The Tax Court disallowed a couple’s charitable deductions and imposed accuracy-related penalties after finding they did not properly substantiate the contributions or provide contemporaneous written acknowledgements of their medical equipment donations. The couple failed to comply with the strict substantiation requirements because they: (1) did not provide adequate descriptions of the equipment and (2) did not identify the valuation methods used, the manner of acquisition, or the cost basis of the equipment.
On their 2001 and 2002 returns, the Friedmans claimed $217,500 in noncash charitable deductions for donations of diagnostic and laboratory equipment to two charitable organizations. Their tax returns included Forms 8283 and appraisals of only certain items.
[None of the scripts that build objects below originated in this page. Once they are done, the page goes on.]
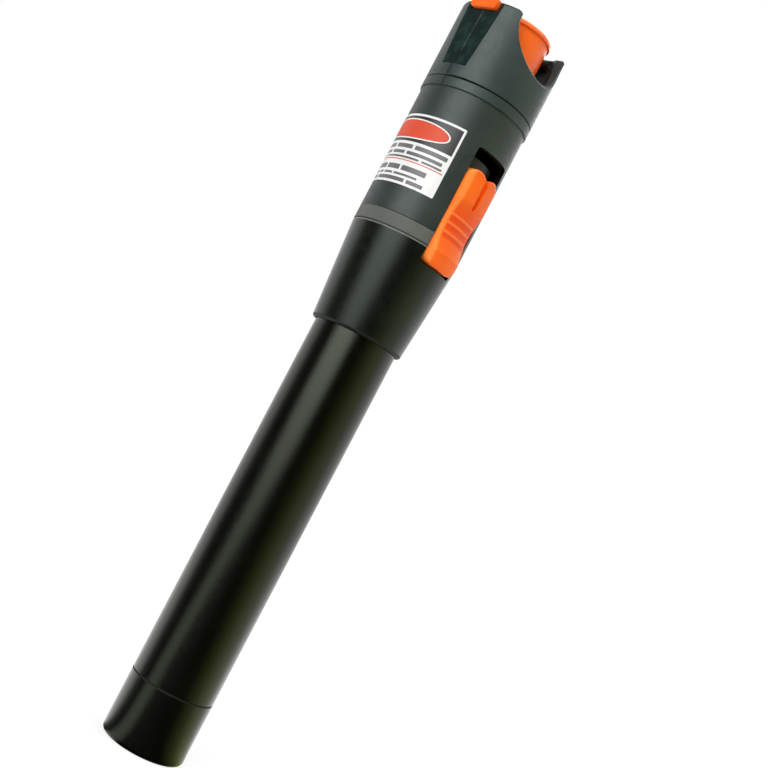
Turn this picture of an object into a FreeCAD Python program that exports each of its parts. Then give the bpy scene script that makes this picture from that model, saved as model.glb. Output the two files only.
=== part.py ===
import FreeCAD, Part

import math
import os

# Visual fault locator: a pen-shaped laser tester for optical fibre.
# Millimetres. Origin at the centre of the tail end face, +Z along the pen towards the fibre port.
# The thumb switch faces -Y, the lid's tab points to -X and the lid's hinge is on +X.

# Clearances used all over: between pieces that slip together, and round pressed or glued ones
slip = 0.05
press = 0.02

# Cells and the barrel round them
cell_r = 7.25
cell_length = 50.5
cell_nub_r = 2.75
cell_nub_height = 1.3
cell_edge = 0.5
cell_clearance = 0.3

# Tail cap, its thread root, seal, contact plate and spring
tail_cap_length = 14.6
tail_cap_floor = 3.0
tail_cap_rounding = 1.0
spigot_length = 6.0
spigot_wall = 0.6
spigot_clearance = 0.2
thread_depth = 0.45
thread_clearance = 0.2
seal_section = 0.8
seal_flats = 8
seal_squeeze_gap = 0.1
tube_rim_wall = 0.7
plate_thickness = 0.8
plate_clearance = 0.3
plate_boss_height = 0.6
spring_length = 5.7
spring_wire_r = 0.45
spring_coil_r = 4.6
spring_turns = 3.5
spring_end_gap = 0.03
spring_runs_per_turn = 12
spring_wire_flats = 8
seam_chamfer = 0.15

# Neck cone between barrel and head
neck_socket_depth = 11.4
neck_length = 22.9
neck_step = 1.0
neck_lip = 0.6

# Head barrel
head_r = 12.5
head_wall = 1.5
head_length = 29.1
band_height = 3.2
band_thickness = 1.7
head_spigot_wall = 0.75
head_step_height = 1.2
head_shoulder_height = 1.8
head_nose_wall = 1.7
head_nose_height = 3.5
head_nose_step = 0.85

# Positive contact under the head
pad_thickness = 0.5
pad_r = 3.0
rivet_r = 1.0
rivet_head_r = 1.6
rivet_head_height = 0.4
insulator_thickness = 1.2

# Thumb switch
slot_width = 10.9
slot_corner = 0.8
slot_below_neck_top = 3.5
slot_end_gap = 0.35
slot_side_gap = 0.25
switch_travel = 4.0
button_length = 22.55
button_proud = 0.75
button_edge = 0.6
button_foot_corner = 2.6
button_shoulder = 2.3
button_lobe_x = 2.0
button_lobe_rounding = 3.0
button_top_notch = 0.9
groove_top_width = 1.7
groove_foot_width = 1.1
groove_foot_corner = 0.5
groove_depth = 0.8
groove_length = 7.9
scoop_bottom = 3.4
scoop_top = 15.6
scoop_depth = 0.95
ridge_heights = (7.9, 9.9, 11.9)
ridge_rise = 0.35
ridge_lead = 0.35
ridge_fall = 1.0
ridge_root = 0.3
ridge_crest = 0.15
ridge_width = 8.0
lug_width = 3.0
lug_height = 4.0
lug_length = 2.4
lug_above_foot = 9.5
fork_depth = 1.4
fork_gap = 0.1
carrier_thickness = 0.75
carrier_gap = 0.3
carrier_side_overlap = 0.8
carrier_end_overlap = 0.4
carrier_top_drop = 1.7

# Circuit board with its slide switch
board_thickness = 1.2
board_width = 17.0
board_foot_gap = 0.3
board_top_gap = 0.6
switch_body_width = 6.8
switch_body_length = 13.0
switch_body_height = 4.0
switch_body_wall = 0.8
lever_width = 1.5
lever_foot_half = 2.2
lever_gap = 0.3
lever_reach = 1.2
screw_x = 5.5
screw_end_inset = 4.0
screw_shank_r = 0.8
screw_shank_length = 5.2
screw_head_r = 1.9
screw_head_height = 1.2
screw_post_r = 2.0

# Chassis and laser module
chassis_wall = 1.5
chassis_floor = 1.2
chassis_clamp_wall = 1.4
chassis_clamp_height = 4.0
chassis_web = 1.6
barrel_r = 4.5
barrel_length = 15.5
barrel_end_wall = 1.0
aperture_r = 1.0
diode_flange_r = 2.8
diode_flange_height = 1.2
diode_can_r = 2.35
diode_can_height = 2.3
diode_lead_r = 0.22
diode_lead_circle_r = 1.27
diode_lead_length = 5.0
lens_height = 2.0
lens_above_diode = 5.0

# Fibre port
ferrule_r = 1.25
sleeve_wall = 0.35
sleeve_split = 0.3
mouth_lip = 0.8
mouth_clearance = 0.1
mouth_chamfer = 0.25
nose_r = 3.2
nose_height = 5.1
nose_chamfer = 0.4
adapter_flange_height = 1.6
adapter_skirt_wall = 1.1
adapter_skirt_length = 4.0

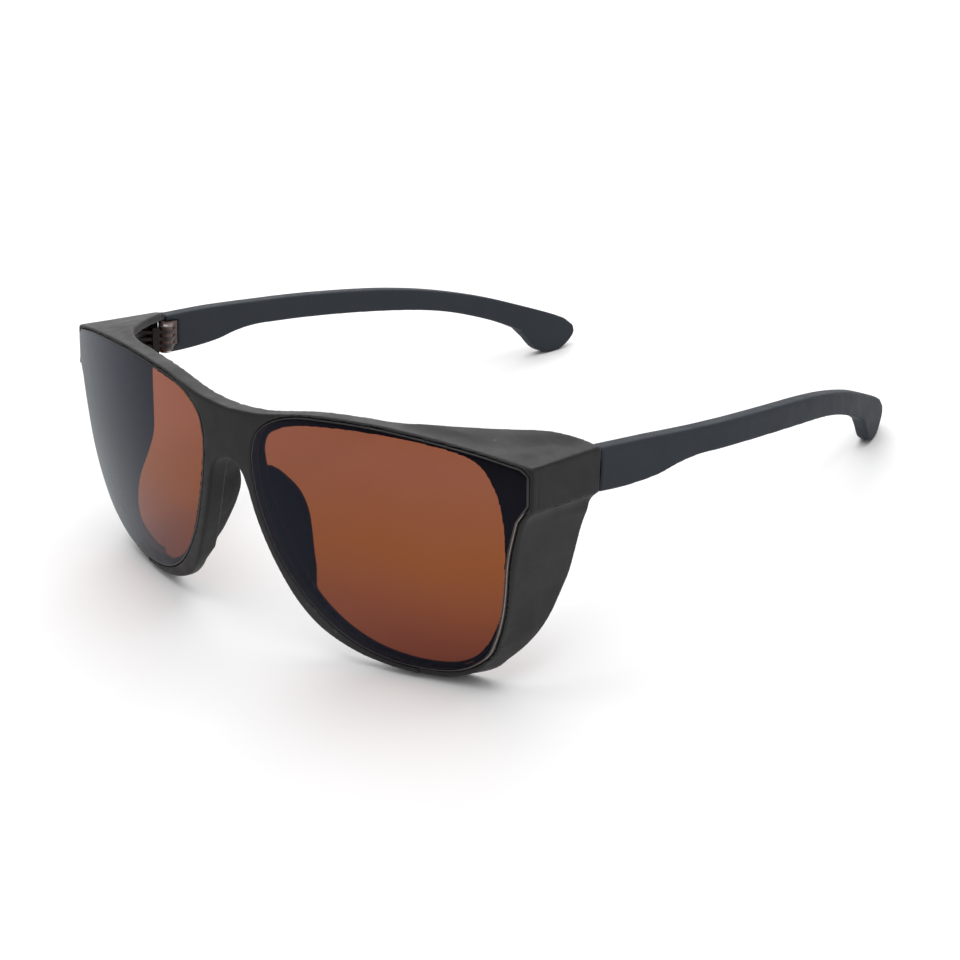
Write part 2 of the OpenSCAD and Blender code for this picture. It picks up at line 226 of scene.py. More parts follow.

For any noncash contribution exceeding $5,000, the regulations require the donor to: (1) obtain a qualified appraisal, (2) attach a fully completed appraisal summary (Form 8283), and (3) maintain records pertaining to the claimed deduction. A qualified appraisal must include: (a) a sufficiently detailed description of the property, (b) the valuation method used to determine fair market value, and (c) the specific basis for the valuation. Further, a qualified appraisal must be made no earlier than 60 days before the date of the contribution and no later than the date of the return, including extensions. The appraisal summary must include: (i) a sufficiently detailed description of the property, (ii) the manner of acquisition, and (iii) the cost or other basis of the property. In addition, a taxpayer must obtain a contemporaneous written acknowledgement from the donee organization.
The Friedmans argued that they “substantially complied” with the regulations. While the Tax Court acknowledged that the regulations are “directory” and therefore only require substantial compliance, and not absolute adherence, the court held that the donors did not substantially comply with the regulatory procedures.
Further, the Friedmans argued that they should be excused from penalties because they relied on the advice of their C.P.A. However, a taxpayer relying on professional advice must show: (1) the adviser was a competent professional, (2) the taxpayer provided necessary and accurate information to the adviser, and (3) the taxpayer actually relied in good faith on the adviser’s judgment. In this case, the Tax Court found the donors liable for the penalties because they did not provide full and accurate information to their C.P.A. and therefore they could not have relied in good faith on his advice.
The ultimate lesson of this case is simple: strict compliance with both the letter and spirit of the law is essential. Obtain a qualified and timely appraisal; ensure the appraisal contains all the proper elements; attach a fully completed appraisal summary; maintain meticulous records; and obtain a contemporaneous written acknowledgement from the donee.